# Start of Extracted records

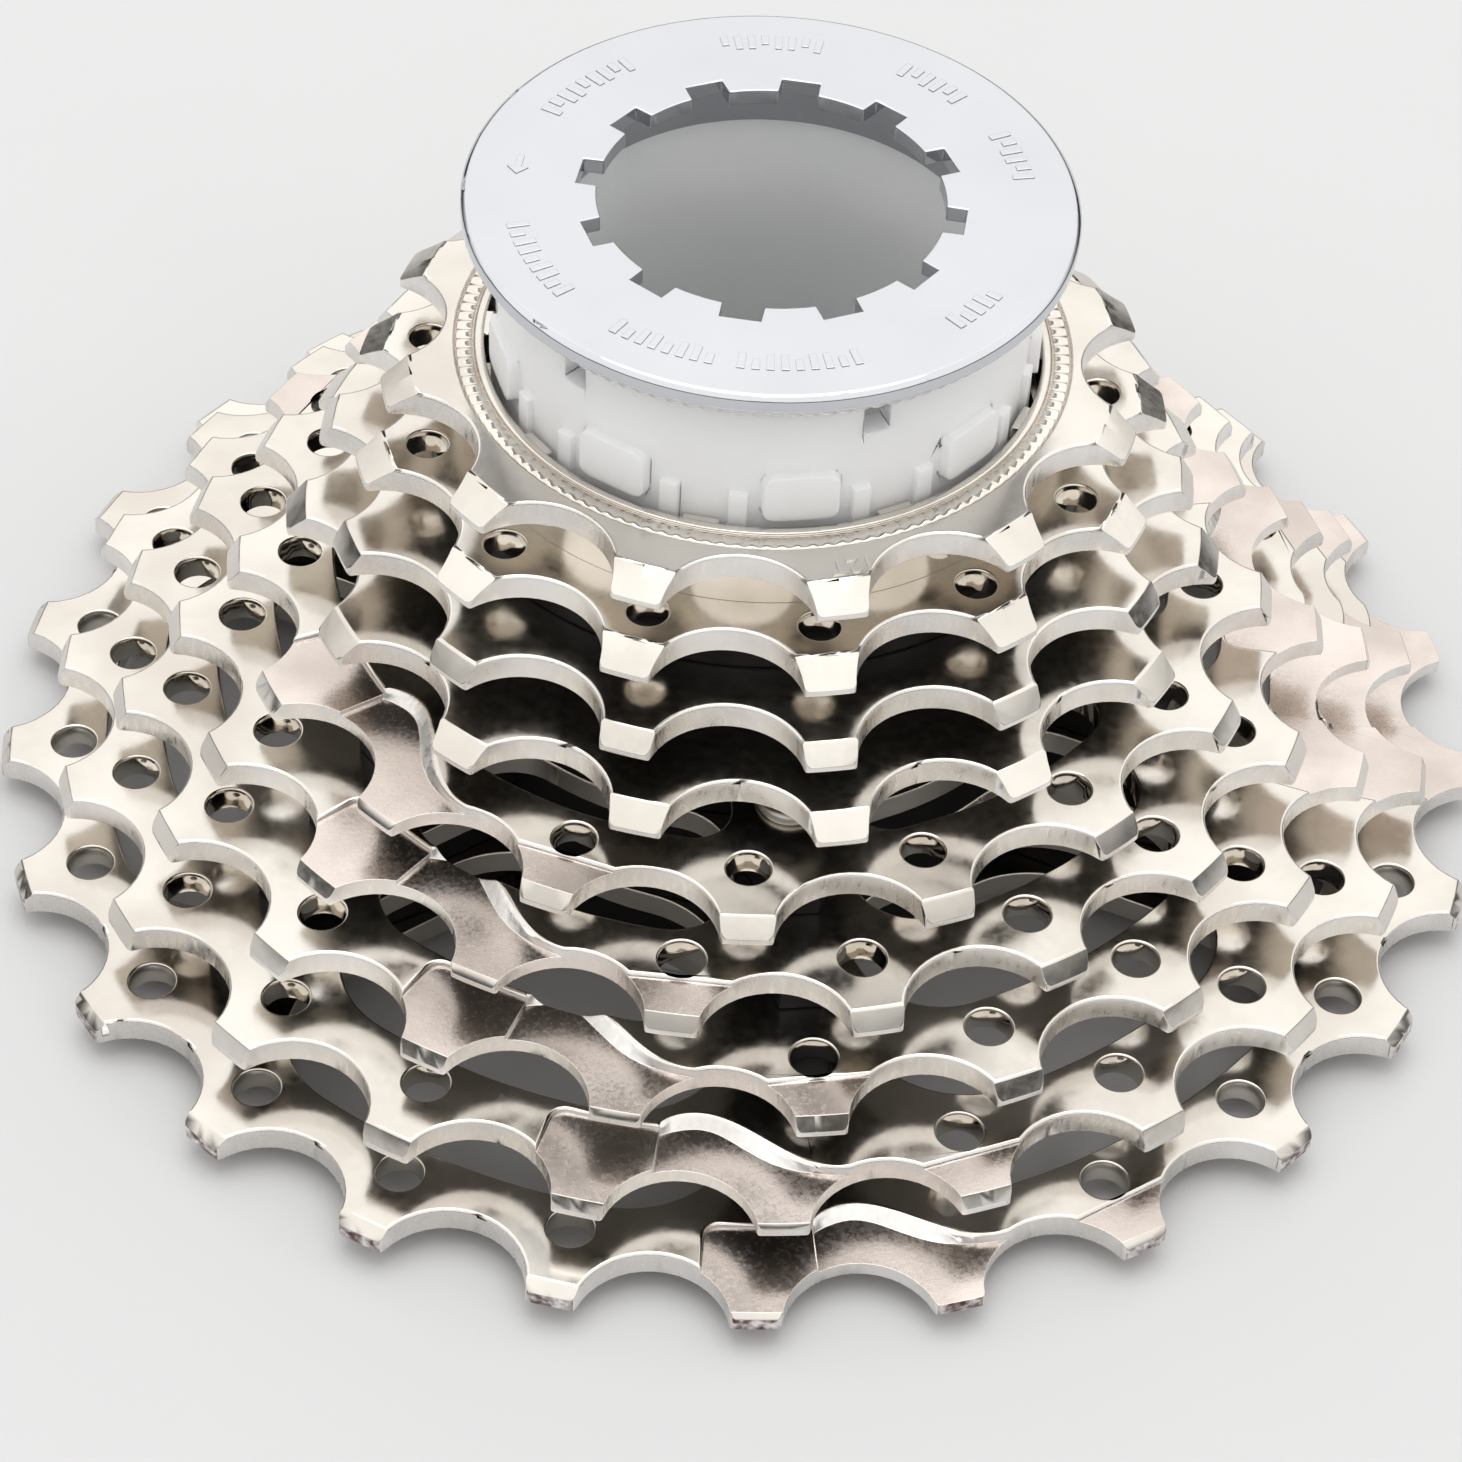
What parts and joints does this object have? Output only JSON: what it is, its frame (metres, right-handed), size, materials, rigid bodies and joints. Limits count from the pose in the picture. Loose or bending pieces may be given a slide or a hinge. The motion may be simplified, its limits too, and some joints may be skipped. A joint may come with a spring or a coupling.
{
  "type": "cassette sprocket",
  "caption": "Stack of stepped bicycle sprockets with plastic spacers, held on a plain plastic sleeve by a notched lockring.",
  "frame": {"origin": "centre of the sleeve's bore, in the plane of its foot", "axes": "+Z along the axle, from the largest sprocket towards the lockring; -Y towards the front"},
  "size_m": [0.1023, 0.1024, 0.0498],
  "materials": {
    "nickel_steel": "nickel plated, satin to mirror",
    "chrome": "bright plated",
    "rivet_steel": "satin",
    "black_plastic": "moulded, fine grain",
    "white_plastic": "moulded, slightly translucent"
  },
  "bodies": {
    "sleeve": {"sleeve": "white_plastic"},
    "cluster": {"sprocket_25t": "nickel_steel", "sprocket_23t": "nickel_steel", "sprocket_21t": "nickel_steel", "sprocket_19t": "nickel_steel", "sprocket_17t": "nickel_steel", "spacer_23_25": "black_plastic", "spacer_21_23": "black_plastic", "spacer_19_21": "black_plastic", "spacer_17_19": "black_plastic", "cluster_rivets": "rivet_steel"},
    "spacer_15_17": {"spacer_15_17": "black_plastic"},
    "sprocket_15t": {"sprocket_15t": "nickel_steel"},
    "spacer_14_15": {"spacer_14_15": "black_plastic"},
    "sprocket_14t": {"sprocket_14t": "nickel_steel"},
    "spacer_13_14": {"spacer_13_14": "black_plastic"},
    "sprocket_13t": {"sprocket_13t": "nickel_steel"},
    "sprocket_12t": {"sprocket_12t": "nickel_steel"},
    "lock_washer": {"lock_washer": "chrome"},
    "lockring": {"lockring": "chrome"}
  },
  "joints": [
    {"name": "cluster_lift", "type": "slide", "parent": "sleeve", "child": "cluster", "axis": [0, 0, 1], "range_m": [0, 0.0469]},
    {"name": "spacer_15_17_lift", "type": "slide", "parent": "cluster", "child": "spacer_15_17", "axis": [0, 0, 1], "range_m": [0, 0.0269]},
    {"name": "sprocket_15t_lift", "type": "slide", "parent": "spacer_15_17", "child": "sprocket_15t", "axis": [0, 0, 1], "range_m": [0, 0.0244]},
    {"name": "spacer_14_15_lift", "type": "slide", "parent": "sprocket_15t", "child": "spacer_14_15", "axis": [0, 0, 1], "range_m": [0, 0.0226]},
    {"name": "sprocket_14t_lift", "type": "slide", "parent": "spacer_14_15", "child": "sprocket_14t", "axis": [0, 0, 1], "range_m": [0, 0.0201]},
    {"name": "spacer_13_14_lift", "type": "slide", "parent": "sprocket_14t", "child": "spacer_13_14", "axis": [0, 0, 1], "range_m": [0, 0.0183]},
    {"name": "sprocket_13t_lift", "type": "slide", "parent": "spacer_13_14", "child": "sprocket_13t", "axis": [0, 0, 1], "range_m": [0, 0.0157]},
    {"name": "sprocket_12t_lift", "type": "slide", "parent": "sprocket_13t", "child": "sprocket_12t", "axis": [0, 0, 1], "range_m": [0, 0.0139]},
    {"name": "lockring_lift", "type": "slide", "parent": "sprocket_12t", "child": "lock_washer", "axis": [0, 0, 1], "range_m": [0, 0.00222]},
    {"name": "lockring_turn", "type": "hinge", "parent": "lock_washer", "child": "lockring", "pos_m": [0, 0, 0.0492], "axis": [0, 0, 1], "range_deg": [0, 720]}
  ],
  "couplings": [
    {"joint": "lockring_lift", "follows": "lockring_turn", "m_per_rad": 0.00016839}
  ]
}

# End of Extracted records
# Start of Extracted records

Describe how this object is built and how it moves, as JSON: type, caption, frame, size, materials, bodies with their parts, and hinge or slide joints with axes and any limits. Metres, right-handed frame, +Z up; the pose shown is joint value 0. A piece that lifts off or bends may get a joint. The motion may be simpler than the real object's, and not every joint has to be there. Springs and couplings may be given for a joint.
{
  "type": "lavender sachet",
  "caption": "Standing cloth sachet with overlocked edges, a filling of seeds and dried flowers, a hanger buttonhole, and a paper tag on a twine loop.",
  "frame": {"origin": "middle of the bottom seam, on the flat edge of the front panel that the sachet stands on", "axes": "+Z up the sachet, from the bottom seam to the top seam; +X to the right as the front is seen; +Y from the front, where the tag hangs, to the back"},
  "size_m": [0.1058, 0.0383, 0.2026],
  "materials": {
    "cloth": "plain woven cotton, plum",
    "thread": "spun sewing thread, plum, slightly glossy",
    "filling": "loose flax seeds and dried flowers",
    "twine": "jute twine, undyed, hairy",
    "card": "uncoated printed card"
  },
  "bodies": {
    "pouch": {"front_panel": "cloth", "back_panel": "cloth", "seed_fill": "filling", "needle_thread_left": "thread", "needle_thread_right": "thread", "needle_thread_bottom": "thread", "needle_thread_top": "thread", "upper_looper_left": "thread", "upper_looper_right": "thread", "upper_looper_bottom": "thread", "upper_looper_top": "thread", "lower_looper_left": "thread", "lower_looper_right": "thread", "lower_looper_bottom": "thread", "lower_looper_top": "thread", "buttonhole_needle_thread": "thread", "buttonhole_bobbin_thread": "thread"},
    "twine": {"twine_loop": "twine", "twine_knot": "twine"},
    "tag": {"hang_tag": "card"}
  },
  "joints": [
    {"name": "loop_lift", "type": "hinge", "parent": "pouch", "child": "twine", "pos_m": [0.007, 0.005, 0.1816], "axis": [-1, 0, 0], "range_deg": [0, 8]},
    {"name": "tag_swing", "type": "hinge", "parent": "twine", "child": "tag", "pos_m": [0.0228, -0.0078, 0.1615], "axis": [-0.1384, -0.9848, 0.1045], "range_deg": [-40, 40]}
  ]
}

# End of Extracted records
# Start of Extracted records

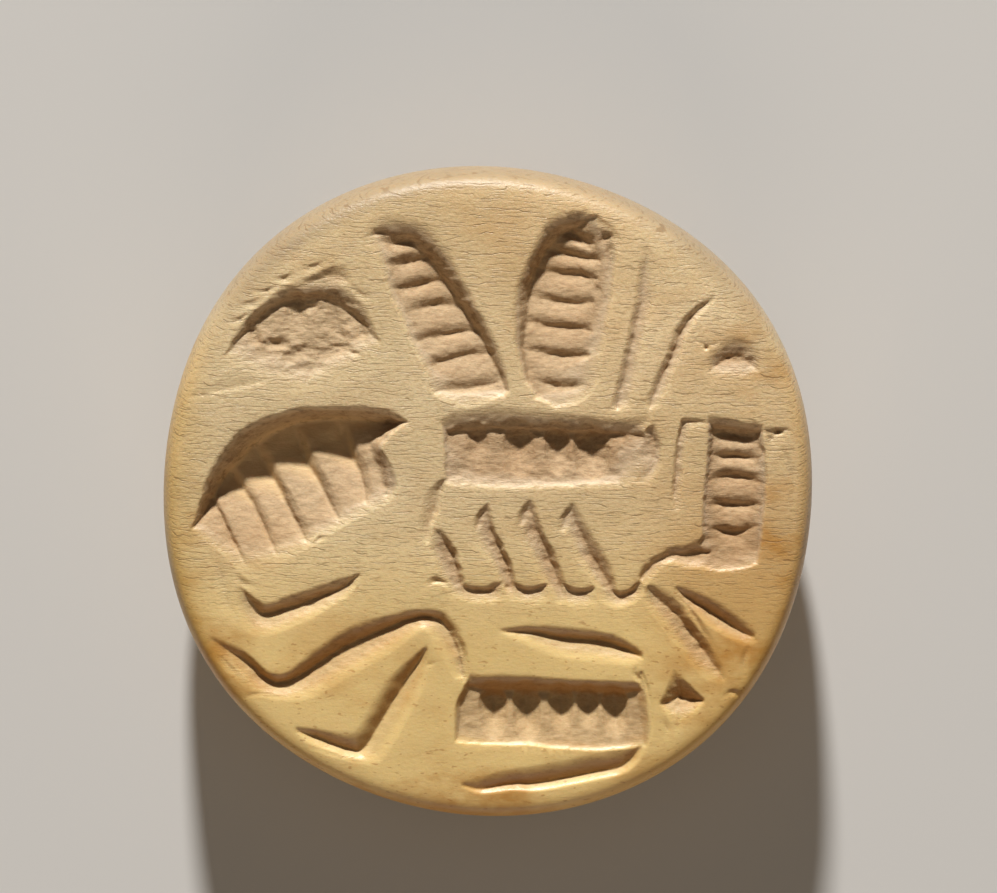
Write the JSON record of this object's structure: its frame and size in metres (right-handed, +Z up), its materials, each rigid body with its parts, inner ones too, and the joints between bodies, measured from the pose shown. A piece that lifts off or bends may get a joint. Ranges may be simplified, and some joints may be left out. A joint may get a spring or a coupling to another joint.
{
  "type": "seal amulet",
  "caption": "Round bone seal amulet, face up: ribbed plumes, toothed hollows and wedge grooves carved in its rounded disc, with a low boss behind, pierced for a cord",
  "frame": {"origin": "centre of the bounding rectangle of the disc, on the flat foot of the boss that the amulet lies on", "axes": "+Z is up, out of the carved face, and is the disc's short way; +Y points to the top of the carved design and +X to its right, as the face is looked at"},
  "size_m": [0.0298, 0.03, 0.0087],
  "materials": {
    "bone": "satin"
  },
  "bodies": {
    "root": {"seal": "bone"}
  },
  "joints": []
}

# End of Extracted records

Your answer should be one number: the count of lines in the data above that include the word "bends".

2